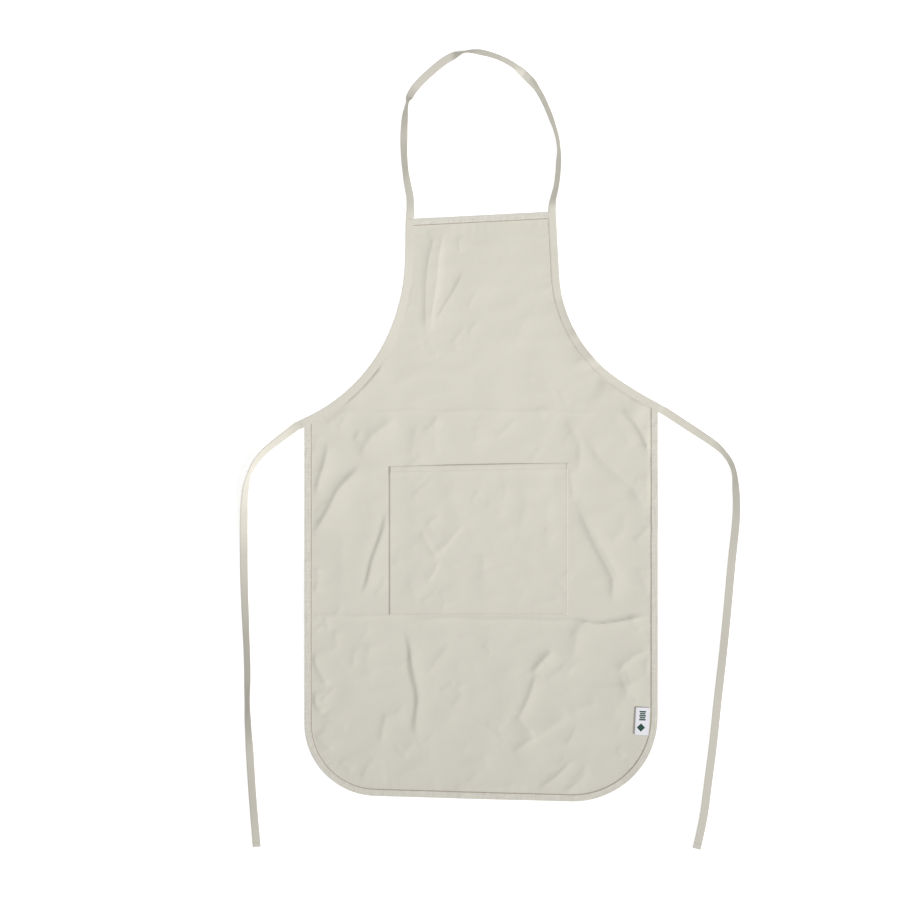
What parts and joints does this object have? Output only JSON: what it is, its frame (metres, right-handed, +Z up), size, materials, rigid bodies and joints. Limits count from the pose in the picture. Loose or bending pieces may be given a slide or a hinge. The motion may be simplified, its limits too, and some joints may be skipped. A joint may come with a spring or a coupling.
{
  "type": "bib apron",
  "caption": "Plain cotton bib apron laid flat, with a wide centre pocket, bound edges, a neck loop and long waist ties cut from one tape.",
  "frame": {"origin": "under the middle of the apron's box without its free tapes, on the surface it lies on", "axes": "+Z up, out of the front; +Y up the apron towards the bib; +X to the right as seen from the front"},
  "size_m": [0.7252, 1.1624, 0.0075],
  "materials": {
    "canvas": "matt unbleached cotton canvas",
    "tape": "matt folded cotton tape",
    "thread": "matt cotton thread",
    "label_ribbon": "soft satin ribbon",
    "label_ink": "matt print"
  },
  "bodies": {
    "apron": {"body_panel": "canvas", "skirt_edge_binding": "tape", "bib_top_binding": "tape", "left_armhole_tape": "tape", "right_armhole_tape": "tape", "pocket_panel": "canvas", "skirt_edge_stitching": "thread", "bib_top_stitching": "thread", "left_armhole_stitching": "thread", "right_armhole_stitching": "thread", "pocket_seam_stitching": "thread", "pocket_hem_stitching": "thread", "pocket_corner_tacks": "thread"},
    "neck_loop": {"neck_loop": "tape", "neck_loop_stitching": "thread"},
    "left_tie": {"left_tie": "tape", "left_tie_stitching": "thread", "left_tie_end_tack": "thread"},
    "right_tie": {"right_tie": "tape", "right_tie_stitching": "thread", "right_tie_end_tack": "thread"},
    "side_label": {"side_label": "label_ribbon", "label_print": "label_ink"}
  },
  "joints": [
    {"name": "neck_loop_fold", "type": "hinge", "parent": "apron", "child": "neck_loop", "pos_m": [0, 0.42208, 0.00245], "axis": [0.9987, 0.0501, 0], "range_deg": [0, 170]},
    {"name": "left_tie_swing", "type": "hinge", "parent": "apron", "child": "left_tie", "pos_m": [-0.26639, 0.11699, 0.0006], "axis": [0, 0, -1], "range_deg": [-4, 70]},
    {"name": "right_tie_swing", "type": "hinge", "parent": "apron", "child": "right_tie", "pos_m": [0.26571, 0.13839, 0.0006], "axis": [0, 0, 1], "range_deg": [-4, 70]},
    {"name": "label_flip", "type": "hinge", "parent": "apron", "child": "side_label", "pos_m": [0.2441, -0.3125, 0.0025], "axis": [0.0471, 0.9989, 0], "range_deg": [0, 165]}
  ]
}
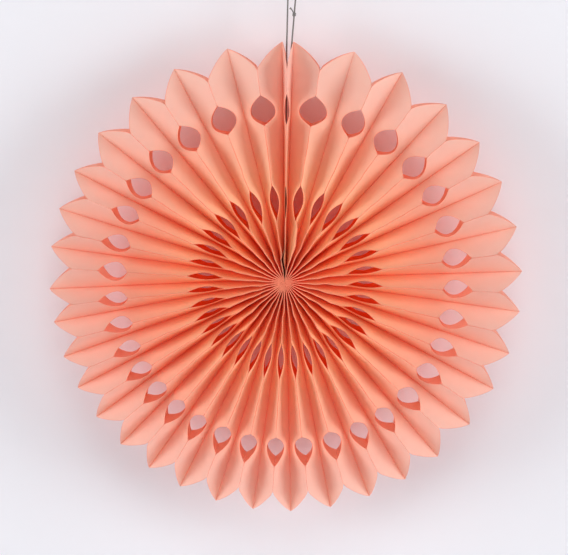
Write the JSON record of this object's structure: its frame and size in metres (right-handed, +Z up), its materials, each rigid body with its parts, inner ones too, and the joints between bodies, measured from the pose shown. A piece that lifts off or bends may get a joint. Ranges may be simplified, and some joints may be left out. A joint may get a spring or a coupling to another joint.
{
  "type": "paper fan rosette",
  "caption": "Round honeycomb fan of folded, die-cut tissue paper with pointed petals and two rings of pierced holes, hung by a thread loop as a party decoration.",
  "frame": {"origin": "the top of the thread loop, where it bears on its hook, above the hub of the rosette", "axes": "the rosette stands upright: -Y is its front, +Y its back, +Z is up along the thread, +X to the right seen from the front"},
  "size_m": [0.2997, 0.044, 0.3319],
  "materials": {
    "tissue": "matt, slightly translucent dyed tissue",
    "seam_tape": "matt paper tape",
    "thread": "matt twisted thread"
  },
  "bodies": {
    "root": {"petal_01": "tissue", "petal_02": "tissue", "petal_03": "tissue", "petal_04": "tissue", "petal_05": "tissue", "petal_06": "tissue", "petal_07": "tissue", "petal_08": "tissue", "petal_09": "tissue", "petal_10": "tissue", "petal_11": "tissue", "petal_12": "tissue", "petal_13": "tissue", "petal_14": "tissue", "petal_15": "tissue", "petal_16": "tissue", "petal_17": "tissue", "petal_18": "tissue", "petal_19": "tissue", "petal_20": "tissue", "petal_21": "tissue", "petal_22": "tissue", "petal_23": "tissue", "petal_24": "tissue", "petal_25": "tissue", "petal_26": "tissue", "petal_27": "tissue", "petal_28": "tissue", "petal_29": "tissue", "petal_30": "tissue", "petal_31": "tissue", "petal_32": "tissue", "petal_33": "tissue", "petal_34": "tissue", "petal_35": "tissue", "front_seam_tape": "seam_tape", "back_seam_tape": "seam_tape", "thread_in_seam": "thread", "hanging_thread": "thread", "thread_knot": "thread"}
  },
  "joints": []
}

----------

= Problem description =
Output the whole listing above again, word for word.

= Task result =
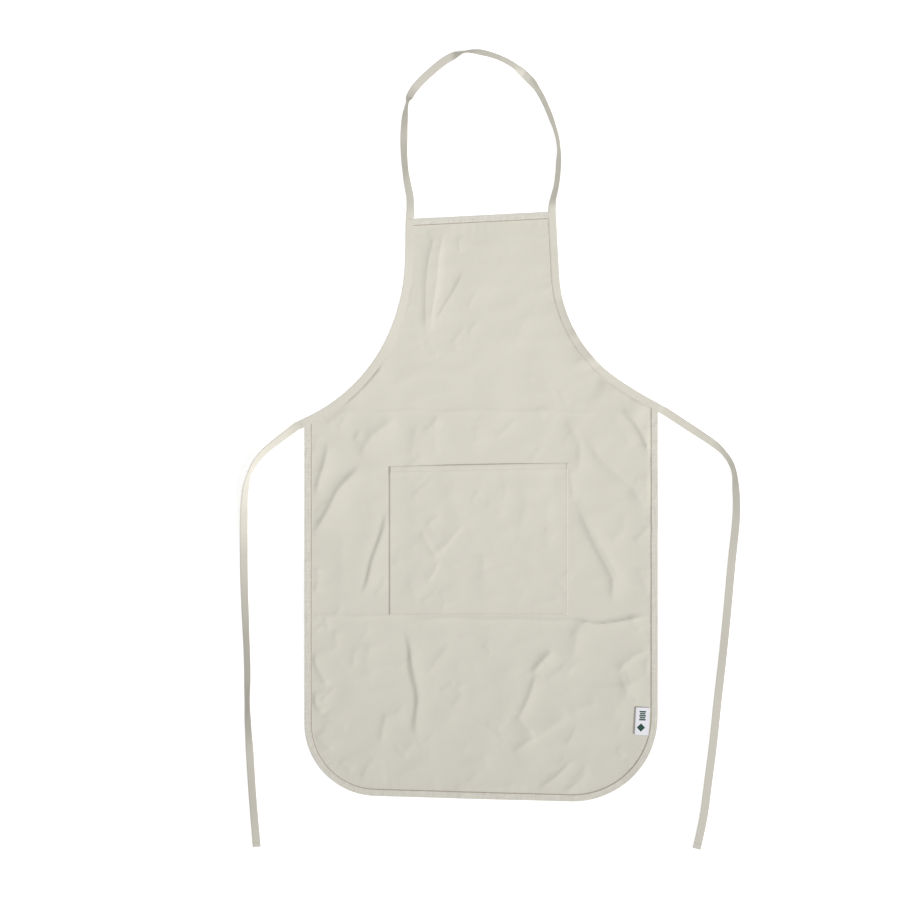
What parts and joints does this object have? Output only JSON: what it is, its frame (metres, right-handed, +Z up), size, materials, rigid bodies and joints. Limits count from the pose in the picture. Loose or bending pieces may be given a slide or a hinge. The motion may be simplified, its limits too, and some joints may be skipped. A joint may come with a spring or a coupling.
{
  "type": "bib apron",
  "caption": "Plain cotton bib apron laid flat, with a wide centre pocket, bound edges, a neck loop and long waist ties cut from one tape.",
  "frame": {"origin": "under the middle of the apron's box without its free tapes, on the surface it lies on", "axes": "+Z up, out of the front; +Y up the apron towards the bib; +X to the right as seen from the front"},
  "size_m": [0.7252, 1.1624, 0.0075],
  "materials": {
    "canvas": "matt unbleached cotton canvas",
    "tape": "matt folded cotton tape",
    "thread": "matt cotton thread",
    "label_ribbon": "soft satin ribbon",
    "label_ink": "matt print"
  },
  "bodies": {
    "apron": {"body_panel": "canvas", "skirt_edge_binding": "tape", "bib_top_binding": "tape", "left_armhole_tape": "tape", "right_armhole_tape": "tape", "pocket_panel": "canvas", "skirt_edge_stitching": "thread", "bib_top_stitching": "thread", "left_armhole_stitching": "thread", "right_armhole_stitching": "thread", "pocket_seam_stitching": "thread", "pocket_hem_stitching": "thread", "pocket_corner_tacks": "thread"},
    "neck_loop": {"neck_loop": "tape", "neck_loop_stitching": "thread"},
    "left_tie": {"left_tie": "tape", "left_tie_stitching": "thread", "left_tie_end_tack": "thread"},
    "right_tie": {"right_tie": "tape", "right_tie_stitching": "thread", "right_tie_end_tack": "thread"},
    "side_label": {"side_label": "label_ribbon", "label_print": "label_ink"}
  },
  "joints": [
    {"name": "neck_loop_fold", "type": "hinge", "parent": "apron", "child": "neck_loop", "pos_m": [0, 0.42208, 0.00245], "axis": [0.9987, 0.0501, 0], "range_deg": [0, 170]},
    {"name": "left_tie_swing", "type": "hinge", "parent": "apron", "child": "left_tie", "pos_m": [-0.26639, 0.11699, 0.0006], "axis": [0, 0, -1], "range_deg": [-4, 70]},
    {"name": "right_tie_swing", "type": "hinge", "parent": "apron", "child": "right_tie", "pos_m": [0.26571, 0.13839, 0.0006], "axis": [0, 0, 1], "range_deg": [-4, 70]},
    {"name": "label_flip", "type": "hinge", "parent": "apron", "child": "side_label", "pos_m": [0.2441, -0.3125, 0.0025], "axis": [0.0471, 0.9989, 0], "range_deg": [0, 165]}
  ]
}
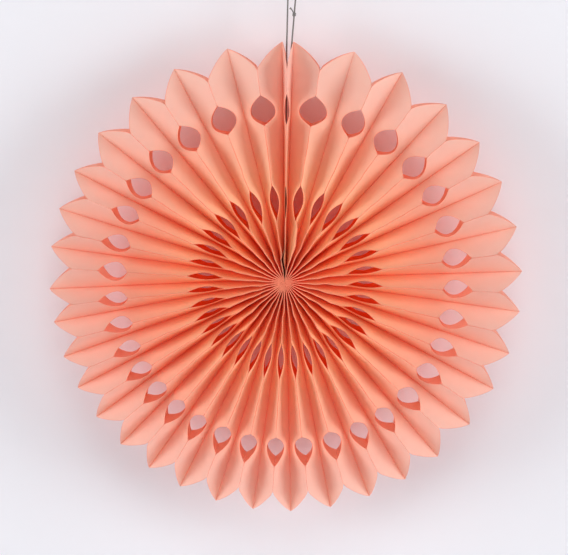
Write the JSON record of this object's structure: its frame and size in metres (right-handed, +Z up), its materials, each rigid body with its parts, inner ones too, and the joints between bodies, measured from the pose shown. A piece that lifts off or bends may get a joint. Ranges may be simplified, and some joints may be left out. A joint may get a spring or a coupling to another joint.
{
  "type": "paper fan rosette",
  "caption": "Round honeycomb fan of folded, die-cut tissue paper with pointed petals and two rings of pierced holes, hung by a thread loop as a party decoration.",
  "frame": {"origin": "the top of the thread loop, where it bears on its hook, above the hub of the rosette", "axes": "the rosette stands upright: -Y is its front, +Y its back, +Z is up along the thread, +X to the right seen from the front"},
  "size_m": [0.2997, 0.044, 0.3319],
  "materials": {
    "tissue": "matt, slightly translucent dyed tissue",
    "seam_tape": "matt paper tape",
    "thread": "matt twisted thread"
  },
  "bodies": {
    "root": {"petal_01": "tissue", "petal_02": "tissue", "petal_03": "tissue", "petal_04": "tissue", "petal_05": "tissue", "petal_06": "tissue", "petal_07": "tissue", "petal_08": "tissue", "petal_09": "tissue", "petal_10": "tissue", "petal_11": "tissue", "petal_12": "tissue", "petal_13": "tissue", "petal_14": "tissue", "petal_15": "tissue", "petal_16": "tissue", "petal_17": "tissue", "petal_18": "tissue", "petal_19": "tissue", "petal_20": "tissue", "petal_21": "tissue", "petal_22": "tissue", "petal_23": "tissue", "petal_24": "tissue", "petal_25": "tissue", "petal_26": "tissue", "petal_27": "tissue", "petal_28": "tissue", "petal_29": "tissue", "petal_30": "tissue", "petal_31": "tissue", "petal_32": "tissue", "petal_33": "tissue", "petal_34": "tissue", "petal_35": "tissue", "front_seam_tape": "seam_tape", "back_seam_tape": "seam_tape", "thread_in_seam": "thread", "hanging_thread": "thread", "thread_knot": "thread"}
  },
  "joints": []
}